Start Material supplied
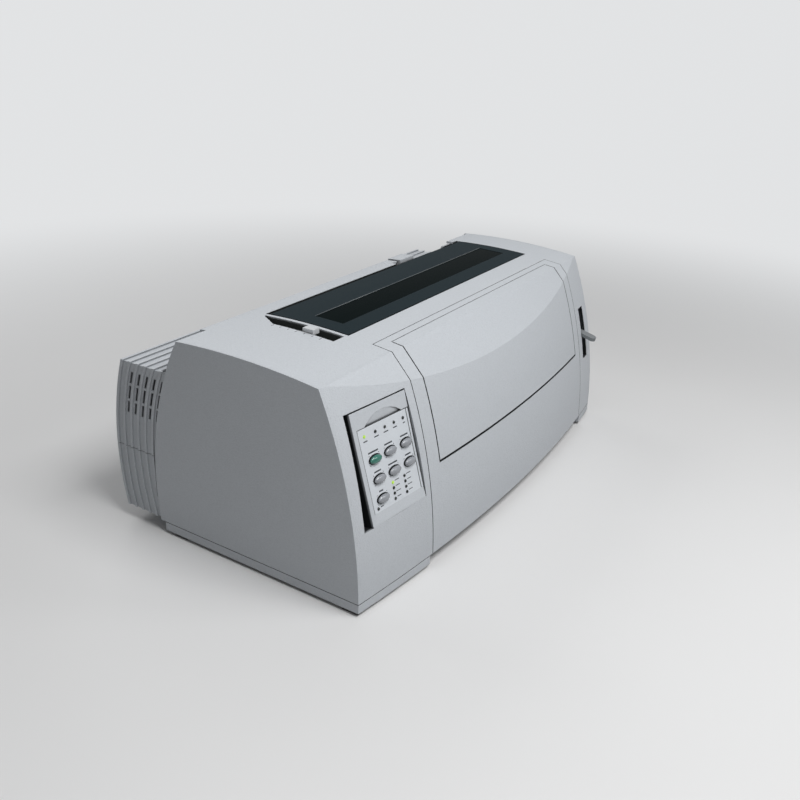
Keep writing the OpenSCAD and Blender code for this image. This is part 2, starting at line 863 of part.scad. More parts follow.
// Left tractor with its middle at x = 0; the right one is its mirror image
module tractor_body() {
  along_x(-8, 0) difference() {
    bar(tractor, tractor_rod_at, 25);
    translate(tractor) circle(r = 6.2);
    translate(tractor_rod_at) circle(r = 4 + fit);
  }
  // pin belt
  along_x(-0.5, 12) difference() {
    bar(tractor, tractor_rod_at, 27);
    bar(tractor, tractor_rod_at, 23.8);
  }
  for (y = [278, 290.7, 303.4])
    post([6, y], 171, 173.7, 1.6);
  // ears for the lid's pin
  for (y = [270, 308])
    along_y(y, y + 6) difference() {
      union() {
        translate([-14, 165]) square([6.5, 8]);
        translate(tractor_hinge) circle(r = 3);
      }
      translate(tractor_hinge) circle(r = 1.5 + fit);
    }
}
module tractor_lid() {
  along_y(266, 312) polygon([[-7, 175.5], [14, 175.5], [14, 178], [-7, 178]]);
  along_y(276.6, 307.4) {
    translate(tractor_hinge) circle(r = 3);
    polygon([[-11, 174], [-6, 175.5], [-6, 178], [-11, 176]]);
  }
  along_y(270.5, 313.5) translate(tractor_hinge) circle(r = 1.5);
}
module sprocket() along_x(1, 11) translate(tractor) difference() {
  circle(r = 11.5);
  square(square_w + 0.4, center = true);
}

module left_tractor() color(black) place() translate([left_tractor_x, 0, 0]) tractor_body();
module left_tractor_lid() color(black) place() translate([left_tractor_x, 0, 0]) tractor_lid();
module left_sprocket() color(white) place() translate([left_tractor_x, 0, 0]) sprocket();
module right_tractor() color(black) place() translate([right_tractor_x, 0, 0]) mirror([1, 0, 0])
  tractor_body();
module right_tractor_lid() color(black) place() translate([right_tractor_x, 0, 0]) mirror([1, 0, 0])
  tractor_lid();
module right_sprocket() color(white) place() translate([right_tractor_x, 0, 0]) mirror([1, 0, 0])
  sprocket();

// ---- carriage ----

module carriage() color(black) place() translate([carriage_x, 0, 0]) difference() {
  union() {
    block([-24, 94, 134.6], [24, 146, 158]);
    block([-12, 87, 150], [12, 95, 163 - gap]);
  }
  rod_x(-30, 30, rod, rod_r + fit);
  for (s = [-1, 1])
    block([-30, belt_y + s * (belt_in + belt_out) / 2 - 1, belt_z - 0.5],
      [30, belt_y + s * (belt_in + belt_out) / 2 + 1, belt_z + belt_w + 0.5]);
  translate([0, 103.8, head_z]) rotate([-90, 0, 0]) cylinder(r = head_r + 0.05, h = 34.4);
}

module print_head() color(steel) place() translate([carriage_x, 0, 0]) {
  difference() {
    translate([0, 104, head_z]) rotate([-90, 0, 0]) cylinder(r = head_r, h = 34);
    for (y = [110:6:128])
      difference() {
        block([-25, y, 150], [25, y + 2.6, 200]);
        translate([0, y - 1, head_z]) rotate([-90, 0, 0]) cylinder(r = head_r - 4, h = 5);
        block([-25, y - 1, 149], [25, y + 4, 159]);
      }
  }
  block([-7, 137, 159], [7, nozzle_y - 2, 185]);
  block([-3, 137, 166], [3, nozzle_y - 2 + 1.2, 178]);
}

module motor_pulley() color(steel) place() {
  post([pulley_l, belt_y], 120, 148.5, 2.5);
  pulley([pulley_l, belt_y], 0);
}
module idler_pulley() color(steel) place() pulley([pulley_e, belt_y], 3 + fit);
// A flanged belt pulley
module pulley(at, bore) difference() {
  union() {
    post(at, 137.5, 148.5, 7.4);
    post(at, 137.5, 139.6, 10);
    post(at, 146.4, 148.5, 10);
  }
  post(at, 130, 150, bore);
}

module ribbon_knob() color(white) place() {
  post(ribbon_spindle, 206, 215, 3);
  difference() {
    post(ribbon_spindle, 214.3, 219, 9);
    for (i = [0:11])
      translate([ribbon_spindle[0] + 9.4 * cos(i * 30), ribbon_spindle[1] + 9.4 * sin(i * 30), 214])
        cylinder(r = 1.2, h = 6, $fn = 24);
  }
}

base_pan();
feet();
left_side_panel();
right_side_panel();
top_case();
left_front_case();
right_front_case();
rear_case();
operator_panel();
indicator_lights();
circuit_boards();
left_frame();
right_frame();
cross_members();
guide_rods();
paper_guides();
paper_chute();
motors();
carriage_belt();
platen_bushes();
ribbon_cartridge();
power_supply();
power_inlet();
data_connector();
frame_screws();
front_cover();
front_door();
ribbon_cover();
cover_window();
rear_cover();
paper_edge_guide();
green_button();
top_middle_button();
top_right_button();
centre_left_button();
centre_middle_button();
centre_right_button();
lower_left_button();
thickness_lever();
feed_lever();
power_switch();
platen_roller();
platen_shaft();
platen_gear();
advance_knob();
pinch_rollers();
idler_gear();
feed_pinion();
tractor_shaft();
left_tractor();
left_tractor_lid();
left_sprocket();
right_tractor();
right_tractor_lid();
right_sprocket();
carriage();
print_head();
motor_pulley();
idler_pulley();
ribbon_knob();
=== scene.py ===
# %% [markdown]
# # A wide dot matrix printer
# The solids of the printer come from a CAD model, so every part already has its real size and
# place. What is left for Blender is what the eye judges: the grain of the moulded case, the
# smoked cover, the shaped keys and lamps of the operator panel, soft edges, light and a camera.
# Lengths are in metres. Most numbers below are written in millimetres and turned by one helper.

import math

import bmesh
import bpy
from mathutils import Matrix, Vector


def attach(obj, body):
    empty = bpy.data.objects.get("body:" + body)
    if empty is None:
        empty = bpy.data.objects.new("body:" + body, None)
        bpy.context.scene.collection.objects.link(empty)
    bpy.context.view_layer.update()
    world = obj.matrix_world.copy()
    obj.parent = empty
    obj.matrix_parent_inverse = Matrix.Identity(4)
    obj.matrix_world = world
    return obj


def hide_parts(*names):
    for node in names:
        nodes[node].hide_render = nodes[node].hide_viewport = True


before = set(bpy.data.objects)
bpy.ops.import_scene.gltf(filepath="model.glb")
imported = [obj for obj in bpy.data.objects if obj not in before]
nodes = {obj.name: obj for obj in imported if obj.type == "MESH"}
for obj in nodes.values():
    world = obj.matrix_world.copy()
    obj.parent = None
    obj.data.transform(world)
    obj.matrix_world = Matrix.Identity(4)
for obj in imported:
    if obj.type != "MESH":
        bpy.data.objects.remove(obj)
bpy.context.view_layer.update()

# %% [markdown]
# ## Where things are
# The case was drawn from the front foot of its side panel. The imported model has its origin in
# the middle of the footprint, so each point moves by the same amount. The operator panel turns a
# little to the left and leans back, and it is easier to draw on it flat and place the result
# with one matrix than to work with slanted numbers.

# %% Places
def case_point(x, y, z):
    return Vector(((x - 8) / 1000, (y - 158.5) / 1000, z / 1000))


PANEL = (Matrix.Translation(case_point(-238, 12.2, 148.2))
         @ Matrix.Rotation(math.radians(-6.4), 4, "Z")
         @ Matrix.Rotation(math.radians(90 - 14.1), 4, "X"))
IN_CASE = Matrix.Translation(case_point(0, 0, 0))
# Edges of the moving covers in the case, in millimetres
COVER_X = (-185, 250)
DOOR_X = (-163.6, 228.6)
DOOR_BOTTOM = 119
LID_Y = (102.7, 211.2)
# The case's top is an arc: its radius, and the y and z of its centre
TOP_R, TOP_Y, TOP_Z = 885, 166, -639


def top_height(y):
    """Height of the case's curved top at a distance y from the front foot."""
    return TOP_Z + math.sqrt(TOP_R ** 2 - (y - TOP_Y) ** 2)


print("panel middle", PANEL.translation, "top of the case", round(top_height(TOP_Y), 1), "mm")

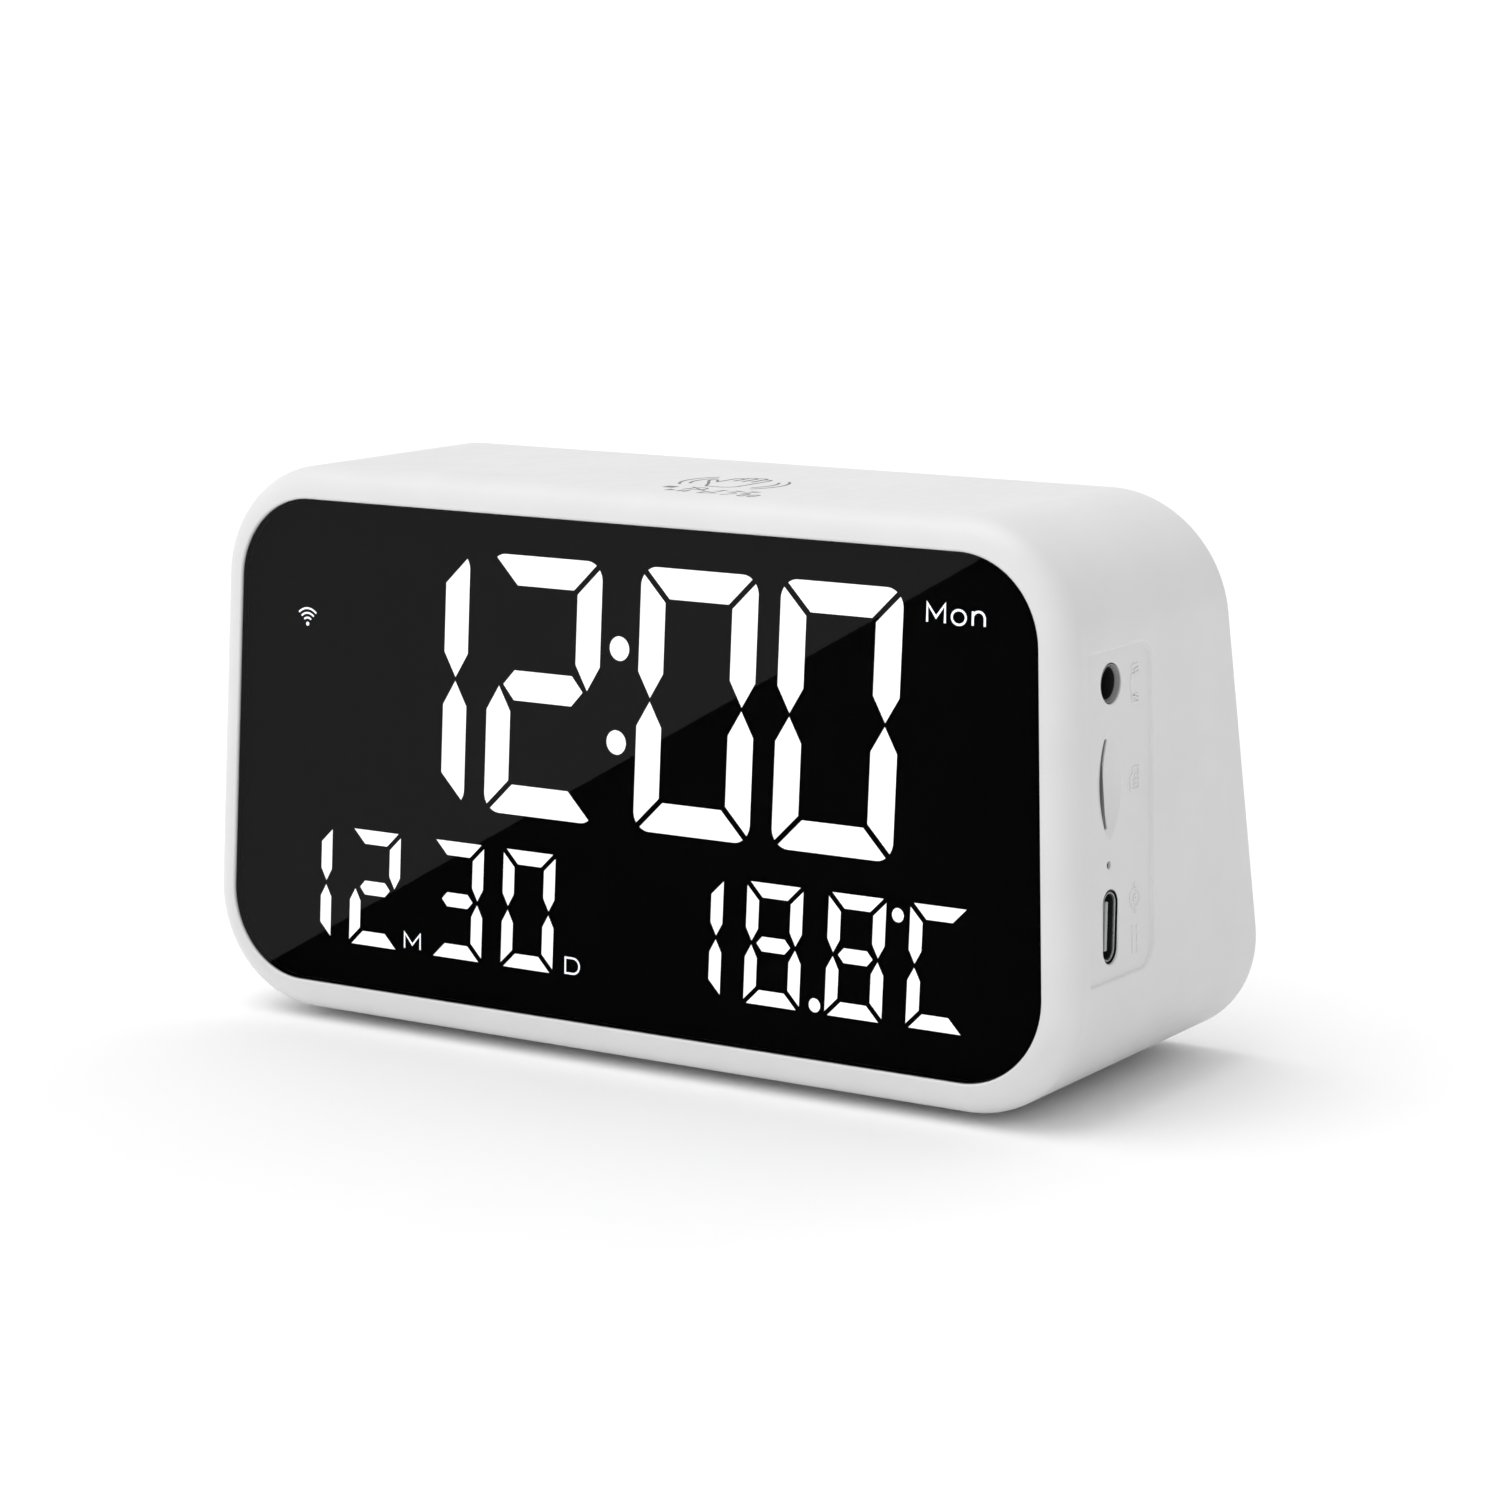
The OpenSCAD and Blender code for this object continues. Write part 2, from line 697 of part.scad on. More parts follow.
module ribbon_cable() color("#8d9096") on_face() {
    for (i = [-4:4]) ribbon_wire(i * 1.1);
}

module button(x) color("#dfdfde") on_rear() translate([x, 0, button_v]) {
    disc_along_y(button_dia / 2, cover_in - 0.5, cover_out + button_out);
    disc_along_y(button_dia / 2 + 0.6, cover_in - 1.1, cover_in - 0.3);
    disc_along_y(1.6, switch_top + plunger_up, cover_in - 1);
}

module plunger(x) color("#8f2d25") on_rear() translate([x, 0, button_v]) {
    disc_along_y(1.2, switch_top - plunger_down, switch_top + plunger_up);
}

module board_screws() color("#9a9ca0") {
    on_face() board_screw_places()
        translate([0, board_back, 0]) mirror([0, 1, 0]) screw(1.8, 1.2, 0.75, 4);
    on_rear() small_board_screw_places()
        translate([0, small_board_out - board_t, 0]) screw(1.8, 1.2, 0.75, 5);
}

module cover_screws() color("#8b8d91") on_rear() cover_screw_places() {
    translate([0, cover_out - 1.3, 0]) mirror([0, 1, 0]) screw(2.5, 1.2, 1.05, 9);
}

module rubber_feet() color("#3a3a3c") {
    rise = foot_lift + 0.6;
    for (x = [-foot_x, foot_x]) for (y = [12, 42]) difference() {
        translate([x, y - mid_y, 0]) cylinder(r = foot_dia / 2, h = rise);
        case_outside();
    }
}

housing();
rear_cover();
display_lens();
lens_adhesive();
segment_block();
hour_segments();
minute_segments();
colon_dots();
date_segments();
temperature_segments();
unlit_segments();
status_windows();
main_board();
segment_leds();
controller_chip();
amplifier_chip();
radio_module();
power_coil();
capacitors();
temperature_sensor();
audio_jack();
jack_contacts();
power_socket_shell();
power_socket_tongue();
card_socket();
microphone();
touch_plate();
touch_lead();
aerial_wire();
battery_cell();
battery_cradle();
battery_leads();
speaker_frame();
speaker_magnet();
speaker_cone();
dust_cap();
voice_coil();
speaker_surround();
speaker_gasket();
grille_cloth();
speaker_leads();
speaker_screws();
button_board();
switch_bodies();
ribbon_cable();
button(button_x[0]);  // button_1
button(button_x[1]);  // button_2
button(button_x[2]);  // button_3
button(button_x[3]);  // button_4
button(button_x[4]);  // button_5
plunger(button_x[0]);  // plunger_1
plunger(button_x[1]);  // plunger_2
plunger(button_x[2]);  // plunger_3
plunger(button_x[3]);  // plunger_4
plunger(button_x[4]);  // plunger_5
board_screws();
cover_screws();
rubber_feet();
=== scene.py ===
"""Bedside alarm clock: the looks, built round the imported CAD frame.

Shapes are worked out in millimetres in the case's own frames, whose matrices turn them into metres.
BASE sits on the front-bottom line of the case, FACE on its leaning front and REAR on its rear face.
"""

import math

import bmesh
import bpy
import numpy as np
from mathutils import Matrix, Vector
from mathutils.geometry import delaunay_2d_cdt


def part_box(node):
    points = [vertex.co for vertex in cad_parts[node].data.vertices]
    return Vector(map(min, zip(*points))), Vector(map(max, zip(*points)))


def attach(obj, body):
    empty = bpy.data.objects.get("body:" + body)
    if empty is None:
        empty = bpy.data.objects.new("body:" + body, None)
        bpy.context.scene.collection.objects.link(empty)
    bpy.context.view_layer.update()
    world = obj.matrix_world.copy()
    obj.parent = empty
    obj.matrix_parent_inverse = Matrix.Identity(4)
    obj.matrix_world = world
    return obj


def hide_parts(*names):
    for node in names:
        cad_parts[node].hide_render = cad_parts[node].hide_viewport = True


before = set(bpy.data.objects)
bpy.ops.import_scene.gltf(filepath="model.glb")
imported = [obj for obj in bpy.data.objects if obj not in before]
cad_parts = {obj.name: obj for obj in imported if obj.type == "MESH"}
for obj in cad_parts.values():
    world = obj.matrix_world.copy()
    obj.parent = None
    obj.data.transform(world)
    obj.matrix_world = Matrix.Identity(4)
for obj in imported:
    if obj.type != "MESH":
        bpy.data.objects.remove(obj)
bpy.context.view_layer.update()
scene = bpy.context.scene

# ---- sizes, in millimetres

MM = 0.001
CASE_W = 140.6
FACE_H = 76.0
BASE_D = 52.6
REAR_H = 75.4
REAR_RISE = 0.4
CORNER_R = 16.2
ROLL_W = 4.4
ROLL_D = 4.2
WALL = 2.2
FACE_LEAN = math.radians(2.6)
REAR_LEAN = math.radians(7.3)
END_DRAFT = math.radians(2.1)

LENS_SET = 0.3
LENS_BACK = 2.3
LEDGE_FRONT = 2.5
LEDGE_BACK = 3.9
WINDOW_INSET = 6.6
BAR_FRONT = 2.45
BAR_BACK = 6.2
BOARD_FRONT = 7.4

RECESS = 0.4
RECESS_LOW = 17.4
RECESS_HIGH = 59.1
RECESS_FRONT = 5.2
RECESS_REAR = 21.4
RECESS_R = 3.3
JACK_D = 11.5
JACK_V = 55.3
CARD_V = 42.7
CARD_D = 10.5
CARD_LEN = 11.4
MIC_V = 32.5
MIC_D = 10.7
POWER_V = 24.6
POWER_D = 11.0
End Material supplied
# Exercise description:
Proceeding from the line containing "speaker_gasket();" through the line containing "cad_parts[node].hide_render = cad_parts[node].hide_viewport", transcribe the lines above exactly, both end lines included.

# Solved exercise:
speaker_gasket();
grille_cloth();
speaker_leads();
speaker_screws();
button_board();
switch_bodies();
ribbon_cable();
button(button_x[0]);  // button_1
button(button_x[1]);  // button_2
button(button_x[2]);  // button_3
button(button_x[3]);  // button_4
button(button_x[4]);  // button_5
plunger(button_x[0]);  // plunger_1
plunger(button_x[1]);  // plunger_2
plunger(button_x[2]);  // plunger_3
plunger(button_x[3]);  // plunger_4
plunger(button_x[4]);  // plunger_5
board_screws();
cover_screws();
rubber_feet();
=== scene.py ===
"""Bedside alarm clock: the looks, built round the imported CAD frame.

Shapes are worked out in millimetres in the case's own frames, whose matrices turn them into metres.
BASE sits on the front-bottom line of the case, FACE on its leaning front and REAR on its rear face.
"""

import math

import bmesh
import bpy
import numpy as np
from mathutils import Matrix, Vector
from mathutils.geometry import delaunay_2d_cdt


def part_box(node):
    points = [vertex.co for vertex in cad_parts[node].data.vertices]
    return Vector(map(min, zip(*points))), Vector(map(max, zip(*points)))


def attach(obj, body):
    empty = bpy.data.objects.get("body:" + body)
    if empty is None:
        empty = bpy.data.objects.new("body:" + body, None)
        bpy.context.scene.collection.objects.link(empty)
    bpy.context.view_layer.update()
    world = obj.matrix_world.copy()
    obj.parent = empty
    obj.matrix_parent_inverse = Matrix.Identity(4)
    obj.matrix_world = world
    return obj


def hide_parts(*names):
    for node in names:
        cad_parts[node].hide_render = cad_parts[node].hide_viewport = True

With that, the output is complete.